Both the two-man game between Embiid and Redick and Redick/Simmons pick-and-rolls were integral parts of the Sixers’ closing acts — especially when without Butler. Redick hit a go-ahead 3 in October off of a DHO with Embiid, prior to Butler’s arrival, and connected on a four-point play to complete a furious Sixers comeback after screening for Simmons in a January game against San Antonio in which Butler sat.

For as much success as Embiid has had with the two-man game with Redick, that well was prone to dry up in the clutch thanks to lazy passes and miscommunications. The same goes for his post-ups. For as crushing as Joel is on the block, these slow-developing plays become much harder to succeed late in games.

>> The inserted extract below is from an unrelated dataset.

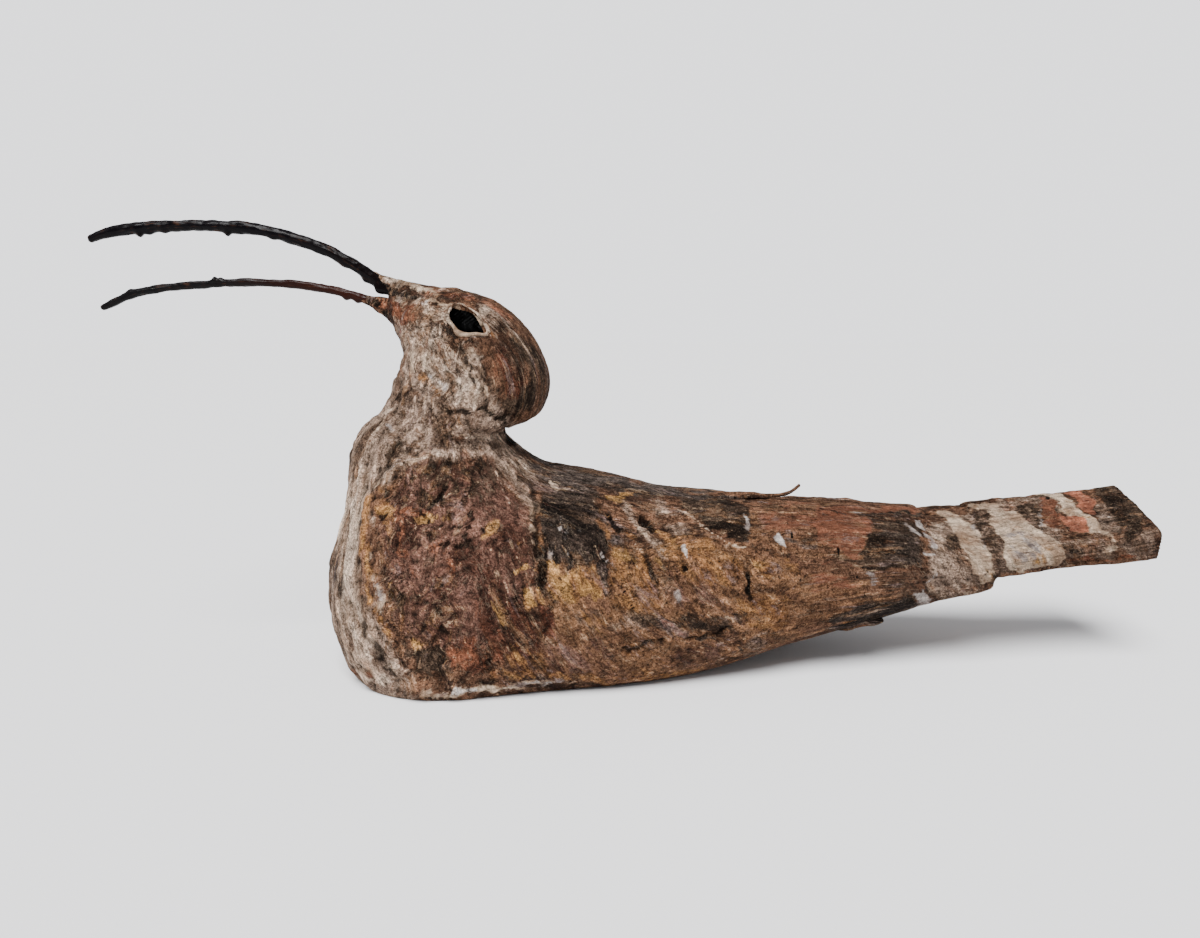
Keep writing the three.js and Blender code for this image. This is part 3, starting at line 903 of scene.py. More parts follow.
@dataclass
class Carving:
    """Low relief of the body: lumps, crumbs, creases, grain, folds and the listed cuts and ridges."""

    shell: Shell
    fold_height: float = 0.85 * MM
    groove_height: float = 0.42 * MM
    broad_height: float = 0.7 * MM
    filler_height: float = 1.5 * MM
    crumb_height: float = 0.8 * MM
    crease_depth: float = 1.3 * MM

    def __post_init__(self) -> None:
        """Places the shell's points in the view and works out which coats they lie in."""
        self.points = self.shell.points.reshape(-1, 3)
        normals = self.shell.normals.reshape(-1, 3)
        self.grain = self.shell.grain.reshape(-1, 3)
        self.facing, self.places = view_places(self.points, normals)
        self.coats = coat_depths(self.points, normals)
        x, z = self.points[:, 0], self.points[:, 2]
        head = smoothstep(z, 0.145, 0.160) * smoothstep(-x, -0.01, 0.0)
        tail = smoothstep(x, 0.170, 0.200)
        chest = smoothstep(-x, 0.075, 0.088) * (1.0 - smoothstep(z, 0.125, 0.145))
        self.crumbly = (1.0 - smoothstep(x, -0.045, 0.0)) * (1.0 - 0.25 * head) * (1.0 - 0.6 * chest)
        self.woody = np.maximum(0.30 + 0.50 * smoothstep(x, 0.02, 0.12), tail)

    def folds(self) -> np.ndarray:
        """Long twisted folds down the chest: ridges of a field that is stretched along the grain.

        Returns:
            The height at each point.
        """
        p = self.points
        front = smoothstep(-p[:, 0], 0.060, 0.092) * smoothstep(0.165 - p[:, 2], 0.0, 0.03)
        bent = 4.0 * MM * Noise.fractal(p, 30.0 * MM, 41, 2)[:, None] * np.array([0.0, 1.0, 1.0])
        stretched = (self.grain + bent) * np.array([0.13, 1.0, 1.0])
        ridged = 1.0 - 2.2 * np.abs(Noise.fractal(stretched, 9.0 * MM, 40, 3))
        return self.fold_height * front * ridged

    def grooves(self) -> np.ndarray:
        """Fine ridges along the wood, deepest on the back and the tail."""
        stretched = self.grain * np.array([0.09, 1.0, 1.0])
        return self.groove_height * self.woody * Noise.fractal(stretched, 5.0 * MM, 50, 3)

    def lumps(self) -> np.ndarray:
        """Uneven carving and filler, from hand-sized lumps down to crumbs, each half the last.

        Returns:
            The height at each point.
        """
        broad = self.broad_height * Noise.fractal(self.points, 45.0 * MM, 60, 2)
        bent = self.points + 2.5 * MM * Noise.vector(self.points, 14.0 * MM, (65, 66, 67), 2)
        filler = Noise.fractal(bent, 20.0 * MM, 62, 5)
        rough = np.abs(Noise.fractal(bent, 6.5 * MM, 68, 2))
        plain = 0.30 + 0.70 * self.crumbly
        return broad + plain * (self.filler_height * filler + self.crumb_height * (rough - 0.3))

    def creases(self) -> np.ndarray:
        """Narrow valleys where a smooth field passes zero, as in filler that has dried.

        Returns:
            The height at each point.
        """
        bent = self.points + 3.0 * MM * Noise.vector(self.points, 7.0 * MM, (55, 56, 57), 3)
        line = Noise.fractal(bent, 24.0 * MM, 63, 3)
        rare = smoothstep(Noise.fractal(self.points, 26.0 * MM, 64, 3), 0.0, 0.5)
        return -self.crease_depth * self.crumbly * rare * bell(line, 0.07)

    def listed(self) -> np.ndarray:
        """The cuts and ridges, each with a rounded section.

        Returns:
            The height at each point.
        """
        total = np.zeros(len(self.points))
        wander = 2.4 * Noise.vector(self.points, 7.0 * MM, (70, 71), 2)
        wander = wander + 1.6 * Noise.vector(self.points, 3.0 * MM, (74, 75), 1)
        for groove in CUTS:
            depth = groove.mark.cover(self.places + wander, self.facing)
            total += groove.height * smoothstep(depth, -1.0, 1.0)
        return total

    def crust(self) -> np.ndarray:
        """Thickness of the coats: each stands on what lies below it by its own height.

        Returns:
            The height at each point.
        """
        torn = 0.5 * Noise.fractal(self.points, 3.5 * MM, 72, 3)
        return sum(height * smoothstep(self.coats[coat] + torn, -0.2, 0.4)
                   for coat, height in CRUST.items())

    def height(self) -> np.ndarray:
        """All of the relief, as a height over the plain form; it dies out at the resting face.

        Returns:
            The height at each point.
        """
        total = (self.lumps() + self.grooves() + self.folds() + self.creases() + self.listed()
                 + self.crust())
        calm = smoothstep(self.points[:, 2], 0.0, 0.004) * 0.85 + 0.15
        eye = Eye.plane(self.points)
        calm *= 0.25 + 0.75 * smoothstep(np.hypot(eye[:, 0], eye[:, 1]), 1.1, 1.9)
        return (total * calm).reshape(self.shell.shape)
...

With the loss of Redick, expect the Sixers to lean much heavier on the aforementioned Harris/Embiid pick-and-roll partnership.

Embiid improving as a roll man would not only help get him easier looks close to the hoop, but his vertical gravity would create more space for his PNR partner and the spot-up shooters on the wing. Embiid’s full potential as a pick-and-roll partner is still to be seen. He, at times, has seemed uneasy finishing lobs in the air and often looks to be more comfortable pulling the ball down and going back up with it, likely due to the awkward landings seen with alley-oops. When it comes to Embiid’s long-term health, this is a trade-off the Sixers would gladly take. Still, handling a grounded Embiid rolling to the rim is a handful for any defender.

These big and tall Sixers will also be able to hunt mismatches a fair amount, as opponents will struggle to be able to hide smaller players on defense. Even with last year’s huge starting five, opposing point guards were able to hide on JJ Redick — that will not be the case going forward. However awkward the fit could be to start, these Sixers are filled with highly talented and versatile basketball players. The 3-point revolution and the success of Golden State’s Death Lineup have helped miscast the current era of basketball as the “small ball era”, rather than the era of skill and versatility. As we sit in the crumbled ruins of the Hamptons Five dynasty, the Sixers are in a prime position to bring big back in vogue.